● GIVEN PROBLEM
Find all the lines with "from" and gather them.
★ ★ ★ ★
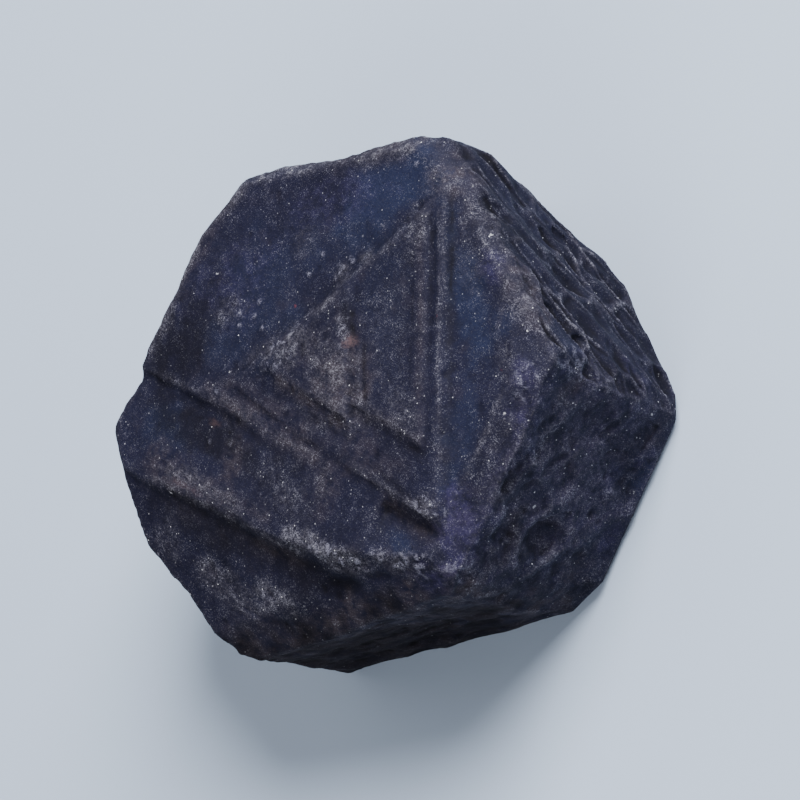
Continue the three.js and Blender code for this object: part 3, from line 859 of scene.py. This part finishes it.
def wearEdges(places, normals, broadNormals, edges, fade):
    # points that stand out sink back, more in some places than in others
    proud = standsOut(places, normals, edges, stoneShape["edgeRounds"]).clip(0)
    seed = stoneShape["seed"] + seedSteps["chips"]
    chipping = 1 + stoneShape["chipDepth"] * smoothNoise(places, stoneShape["chipSize"], seed)
    crisp = onSide(broadNormals, stoneShape["crispFacing"], cellLook["faceFade"])
    wear = proud * stoneShape["edgeWear"] * chipping * (1 - stoneShape["crispShare"] * crisp)
    places -= normals * wear[:, None] * fade


def shapeCrystal():
    piece = copyOfSolid("crystal")
    applyModifier(piece, "REMESH", mode="VOXEL", voxel_size=stoneShape["remeshSize"] * mm)
    applyModifier(piece, "SMOOTH", factor=0.5, iterations=1)
    mesh = piece.data
    print("remeshed to", len(mesh.vertices), "points")

    places = readPlaces(mesh)
    edges = readEdges(mesh)
    soften(places, edges)
    fade = easedStep(places[:, 2], *stoneShape["baseFade"])[:, None]
    addWander(places, fade)
    writePlaces(mesh, places)

    normals = readNormals(mesh)
    broadNormals = broadlySmoothed(normals, edges)
    addRelief(places, normals, broadNormals, fade)
    scatterPits(places, normals)
    writePlaces(mesh, places)

    wearEdges(places, readNormals(mesh), broadNormals, edges, fade)
    places[:, 2] = places[:, 2].clip(0)  # nothing reaches below the base
    writePlaces(mesh, places)
    print("surface shaped")

    triangles = sum(len(face.vertices) - 2 for face in mesh.polygons)
    if triangles > stoneShape["triangleLimit"]:
        applyModifier(piece, "DECIMATE", ratio=stoneShape["triangleLimit"] / triangles)
    print("crystal has", len(piece.data.polygons), "faces from", triangles, "triangles")
    return piece


def saveAttribute(mesh, name, values):
    attribute = mesh.attributes.new(name, "FLOAT", "POINT")
    attribute.data.foreach_set("value", values.astype(np.float32))


# worn edges stand out from the smoothed surface and hollows lie under it, first over short and
# then over long reaches: rounds of smoothing, and for each kind the height that counts in full
# (below zero: a depth) and its share
reliefMarks = {
    "rounds": (3, 20),
    "wear": ((0.04, 0.6), (0.2, 0.5)),
    "hollow": ((-0.04, 0.5), (-0.15, 0.7)),
}


def markSurface(piece):
    # what the material needs to know about each point
    mesh = piece.data
    places = readPlaces(mesh)
    normals = readNormals(mesh)
    edges = readEdges(mesh)
    seed = stoneShape["seed"]
    reliefs = [standsOut(places, normals, edges, rounds) for rounds in reliefMarks["rounds"]]
    # the hollow mark also darkens the colour in the material, as painted shade
    for kind in ("wear", "hollow"):
        values = np.zeros(len(places))
        for relief, (full, share) in zip(reliefs, reliefMarks[kind]):
            values += share * np.clip(relief / full, 0, 1)
        saveAttribute(mesh, kind, values)
    broadNormals = broadlySmoothed(normals, edges)
    marks = surfaceMarks(places, normals, broadNormals)[1]
    for number, (kind, kindPatches) in enumerate(patches.items()):
        if kind == "crumbs":
            values = crumbShare(places, normals)
        else:
            step = seedSteps["patches"] + 10 * number
            values = patchValue(places, kindPatches, seed + step)
        saveAttribute(mesh, kind, np.maximum(values, marks.get(kind, 0)))
    print("surface marked")


stoneColours = {
    "deep": colour(0.0042, 0.0042, 0.0115),
    "indigo": colour(0.0096, 0.0101, 0.0268),
    "blue": colour(0.0105, 0.0155, 0.042),
    "violet": colour(0.023, 0.019, 0.06),
    "brown": colour(0.0262, 0.0205, 0.0282),
    "dust": colour(0.047, 0.044, 0.056),
    "paleDust": colour(0.168, 0.166, 0.2),
    "crumb": colour(0.142, 0.141, 0.188),
    # painted glints: pale specks standing in for sparkle
    "glint": colour(0.6, 0.6, 0.64),
    "gold": colour(0.35, 0.27, 0.14),
    "rust": colour(0.1, 0.022, 0.03),
    "rustyCrumb": colour(0.064, 0.04, 0.045),
    # painted shade: the colour that hollows, creases and shadow marks are darkened towards
    "paintedShadeColour": colour(0.0028, 0.0024, 0.0034),
}

# painted glints (the bright specks) and coloured specks: how far apart their cells are, radius, and share
# of cells used
specks = {
    "fine": {"spacing": 0.42, "radius": 0.09, "share": 0.12},
    "bright": {"spacing": 0.8, "radius": 0.09, "share": 0.065},
    "flake": {"spacing": 2.4, "radius": 0.24, "share": 0.1},
    "gold": {"spacing": 1.9, "radius": 0.12, "share": 0.02},
    "rust": {"spacing": 2.6, "radius": 0.2, "share": 0.02},
}

speckShape = {
    "waves": 0.7,  # of the ragged outline, in each radius
    "waveReach": 2.2,  # this and the core are shares of the radius
    "core": 0.5,
    "dimmest": 0.25,
    "choiceFade": 0.02,  # how sharply the cells with a speck are told from the others
}


def speckMask(sheet, places, look):
    # ragged little specks in a random share of the cells, some brighter than others
    sockets = {"Vector": places, "Scale": speckShape["waves"] / look["radius"]}
    raggedness = sheet.add("ShaderNodeTexNoise", {}, sockets, "Color")
    bend = {"operation": "MULTIPLY_ADD"}
    sockets = {0: raggedness, 1: (speckShape["waveReach"] * look["radius"],) * 3, 2: places}
    bent = sheet.add("ShaderNodeVectorMath", bend, sockets)
    cells = sheet.add("ShaderNodeTexVoronoi", {}, {"Vector": bent, "Scale": 1 / look["spacing"]})
    cellColour = Wire(sheet, cells.socket.node.outputs["Color"])
    chosen = sheet.add("ShaderNodeSeparateColor", {}, {0: cellColour})
    brightness = Wire(sheet, chosen.socket.node.outputs[1])
    reach = look["radius"] / look["spacing"]
    dimmest = speckShape["dimmest"]
    spot = 1 - cells.eased(reach * speckShape["core"], reach)
    spot = spot * (dimmest + (1 - dimmest) * brightness)
    empty = 1 - look["share"]
    return spot * chosen.eased(empty, empty + speckShape["choiceFade"])


# the patterns in the stone, from broad clouds down to dust grains
patterns = {
    "clouds": {"size": 9.0, "detail": 4},
    "blots": {"size": 3.1, "detail": 4},
    "gatherings": {"size": 2.6, "detail": 2},  # where the specks lie thicker
    "mottle": {"size": 1.7, "detail": 6, "roughness": 0.7},
    "grain": {"size": 0.34, "detail": 3, "roughness": 0.75},
    "fineGrain": {"size": 0.13, "detail": 1, "roughness": 0.6},
}
streakShape = {"size": 0.45, "length": 7.0, "turn": math.radians(-26)}


def surfaceWires(sheet):
    # every mark and every pattern, by its name
    places = sheet.places()
    wires = {"places": places, "streaks": sheet.streaks(places, **streakShape)}
    for name in ("wear", "hollow", *patches):
        wires[name] = sheet.attribute(name)
    for name, look in patterns.items():
        wires[name] = sheet.noise(places, **look)
    return SimpleNamespace(**wires)


# the values of the noise between which each mask fades in
fades = {
    "shade": (0.24, 0.76),
    "violet": (0.35, 0.65),
    "blots": (0.56, 0.72),
    "brown": (0.36, 0.6),
    "thinDust": (0.45, 0.75),
    "gaps": (0.34, 0.5),
    "thickGrains": (0.6, 0.77),
    "thinGrains": (0.59, 0.76),
    "paleGrains": (0.4, 0.65),
    "crumbs": (0.4, 0.6),
    "rust": (0.36, 0.56),
    "gatherings": (0.4, 0.66),
    "flakes": (0.45, 0.55),
}

# what each pattern adds to the light and dark of the bare stone
shades = {"clouds": 0.4, "mottle": 0.35, "grain": 0.25}

# how strongly each mark covers the colour under it
coverage = {
    "blue": 0.3,  # before the mottle adds to it
    "brown": 0.9,
    "blots": 0.2,
    "dustFilm": 0.26,
    "gaps": 0.35,
    "dustyGaps": 0.4,  # what dust adds to the gaps
    "thickGrains": 0.6,
    "thinGrains": 0.75,
    "allGrains": 0.8,
    # painted shade in hollows and creases
    "hollow": 0.42,
    # painted shade from the shadow patches and lines
    "shadow": 0.85,
    "gold": 0.7,
    "rust": 0.5,
}


def bareTone(sheet, on):
    # the stone's own colour, with blue, violet and brown in it
    shade = on.clouds * shades["clouds"] + on.mottle * shades["mottle"] + on.grain * shades["grain"]
    tone = sheet.blend(shade.eased(*fades["shade"]), stoneColours["deep"], stoneColours["indigo"])
    bluish = on.blue * (coverage["blue"] + on.mottle)
    tone = sheet.blend(bluish.clamped(), tone, stoneColours["blue"])
    tinge = on.violet * on.mottle.eased(*fades["violet"])
    tone = sheet.blend(tinge.clamped(), tone, stoneColours["violet"])
    stain = on.brown * on.mottle.eased(*fades["brown"]) * coverage["brown"]
    stain = stain + on.blots.eased(*fades["blots"]) * coverage["blots"]
    return sheet.blend(stain.clamped(), tone, stoneColours["brown"])


# how thick the dust lies: in the patches, on worn edges, thinly all over, and less in hollows
dustLook = {
    "patches": 0.8,
    "wornEdges": 0.5,
    "allOver": 0.12,
    "lessInHollows": 0.3,
    "streaks": 0.3,
    "brownStreaks": 0.9,  # what brown stain and dust add to the streaks
    "dustStreaks": 0.5,
    "moreThickGrains": 0.15,  # how readily grains show where the dust is thick
    "moreThinGrains": 0.12,
}


def streakedDust(on):
    # above 0 in pale streaks, below 0 in dark ones
    streaking = dustLook["streaks"] + on.brown * dustLook["brownStreaks"]
    return (on.streaks - 0.5) * (streaking + on.dust * dustLook["dustStreaks"])


def dustCover(on, streaked):
    cover = on.dust * dustLook["patches"] + on.wear * dustLook["wornEdges"]
    cover = cover + on.mottle.eased(*fades["thinDust"]) * dustLook["allOver"]
    return cover - on.hollow * dustLook["lessInHollows"] + streaked


def dustedTone(sheet, on, cover, tone):
    # a film of dust with dark gaps in it, fine pale grains, crumbs, and painted shade in the hollows and
    # the shadow marks
    tone = sheet.blend((cover * coverage["dustFilm"]).clamped(), tone, stoneColours["dust"])
    gaps = 1 - on.grain.eased(*fades["gaps"])
    gaps = gaps * (coverage["gaps"] + coverage["dustyGaps"] * on.dust)
    tone = sheet.blend(gaps.clamped(), tone, stoneColours["deep"])

    thick = (on.grain + cover * dustLook["moreThickGrains"]).eased(*fades["thickGrains"])
    thin = (on.fineGrain + cover * dustLook["moreThinGrains"]).eased(*fades["thinGrains"])
    grains = thick * coverage["thickGrains"] + thin * coverage["thinGrains"]
    paleness = on.mottle.eased(*fades["paleGrains"])
    grainColour = sheet.blend(paleness, stoneColours["dust"], stoneColours["paleDust"])
    tone = sheet.blend(grains.clamped() * coverage["allGrains"], tone, grainColour)

    piled = on.crumbs * (on.grain * 0.5 + on.fineGrain * 0.5).eased(*fades["crumbs"])
    tone = sheet.blend(piled.clamped(), tone, stoneColours["crumb"])
    rusty = on.rust * on.grain.eased(*fades["rust"])
    tone = sheet.blend(rusty.clamped(), tone, stoneColours["rustyCrumb"])
    # painted shade in hollows and creases, and from the shadow patches and lines
    paintedShade = on.hollow * coverage["hollow"] + on.shadow * coverage["shadow"]
    return sheet.blend(paintedShade.clamped(), tone, stoneColours["paintedShadeColour"])


# how strongly the painted glints show away from the gatherings and in them, and how far painted shade
# dims them
glintLook = {
    "away": 0.06,
    "gathered": 1.4,
    "fineAway": 0.2,
    "fineGathered": 0.2,
    "shadowed": 0.75,
}


def glintMask(sheet, on):
    # painted glints: bright specks standing in for sparkle, which lie thicker in the dust and dim in the
    # painted shade
    gathered = on.gatherings.eased(*fades["gatherings"]) * glintLook["gathered"] + glintLook["away"]
    fineStrength = glintLook["fineAway"] + gathered * glintLook["fineGathered"] + on.dust
    glints = speckMask(sheet, on.places, specks["bright"]) * gathered
    glints = glints + speckMask(sheet, on.places, specks["fine"]) * fineStrength
    flakes = speckMask(sheet, on.places, specks["flake"]) * on.mottle.eased(*fades["flakes"])
    return (glints + flakes) * (1 - on.shadow * glintLook["shadowed"])


def speckledTone(sheet, on, glints, tone):
    # painted glints first, then gold and rust specks
    tone = sheet.blend(glints.clamped(), tone, stoneColours["glint"])
    for kind in ("gold", "rust"):
        mask = speckMask(sheet, on.places, specks[kind]) * coverage[kind]
        tone = sheet.blend(mask, tone, stoneColours[kind])
    return tone


finish = {
    "refraction": 1.6,
    "shine": 0.06,
    "bump": 0.9,
    # how rough the bare stone is, and what each mark adds to it
    "rough": {"stone": 0.6, "dust": 0.2, "shadow": 0.3, "mottle": 0.1, "glints": -0.3},
    # heights of the fine relief
    "heights": {
        "mottle": 0.06,
        "streaks": 0.1,
        "grain": 0.045,
        "dustyGrain": 0.07,  # what dust adds to the grain, then what wear adds
        "wornGrain": 0.03,
        "fineGrain": 0.015,
        "dustyFineGrain": 0.03,
    },
}


def stoneRoughness(on, cover, glints):
    rough = finish["rough"]
    roughness = rough["stone"] + cover * rough["dust"] + on.shadow * rough["shadow"]
    return roughness + on.mottle * rough["mottle"] + glints * rough["glints"]


def fineRelief(on, streaked):
    heights = finish["heights"]
    grain = heights["grain"] + heights["dustyGrain"] * on.dust + heights["wornGrain"] * on.wear
    fineGrain = heights["fineGrain"] + heights["dustyFineGrain"] * on.dust
    relief = on.mottle * heights["mottle"] + on.grain * grain
    return relief + on.fineGrain * fineGrain + streaked * heights["streaks"]


def sapphireMaterial():
    sheet = MaterialSheet("roughSapphire")
    on = surfaceWires(sheet)
    streaked = streakedDust(on)
    cover = dustCover(on, streaked)
    glints = glintMask(sheet, on)
    tone = bareTone(sheet, on)
    tone = dustedTone(sheet, on, cover, tone)
    tone = speckledTone(sheet, on, glints, tone)
    roughness = stoneRoughness(on, cover, glints)
    sockets = {"Strength": finish["bump"], "Distance": mm, "Height": fineRelief(on, streaked)}
    bump = sheet.add("ShaderNodeBump", {}, sockets)
    sheet.set({"Base Color": tone, "Roughness": roughness.clamped(), "Normal": bump})
    sheet.set({"IOR": finish["refraction"], "Specular IOR Level": finish["shine"]})
    print("material made")
    return sheet.material


addCamera()
addFloor()
addLights()
crystal = shapeCrystal()
markSurface(crystal)
crystal.data.materials.append(sapphireMaterial())
makeActive(crystal)
bpy.ops.object.shade_smooth()
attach(crystal, "root")
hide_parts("crystal")
print("crystal finished")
★ ★ ★ ★
● PROBLEM SOLUTION
Continue the three.js and Blender code for this object: part 3, from line 859 of scene.py. This part finishes it.
    print("crystal has", len(piece.data.polygons), "faces from", triangles, "triangles")
# worn edges stand out from the smoothed surface and hollows lie under it, first over short and
    "choiceFade": 0.02,  # how sharply the cells with a speck are told from the others
# the patterns in the stone, from broad clouds down to dust grains
    # painted shade from the shadow patches and lines
    # painted shade in hollows and creases, and from the shadow patches and lines
# how strongly the painted glints show away from the gatherings and in them, and how far painted shade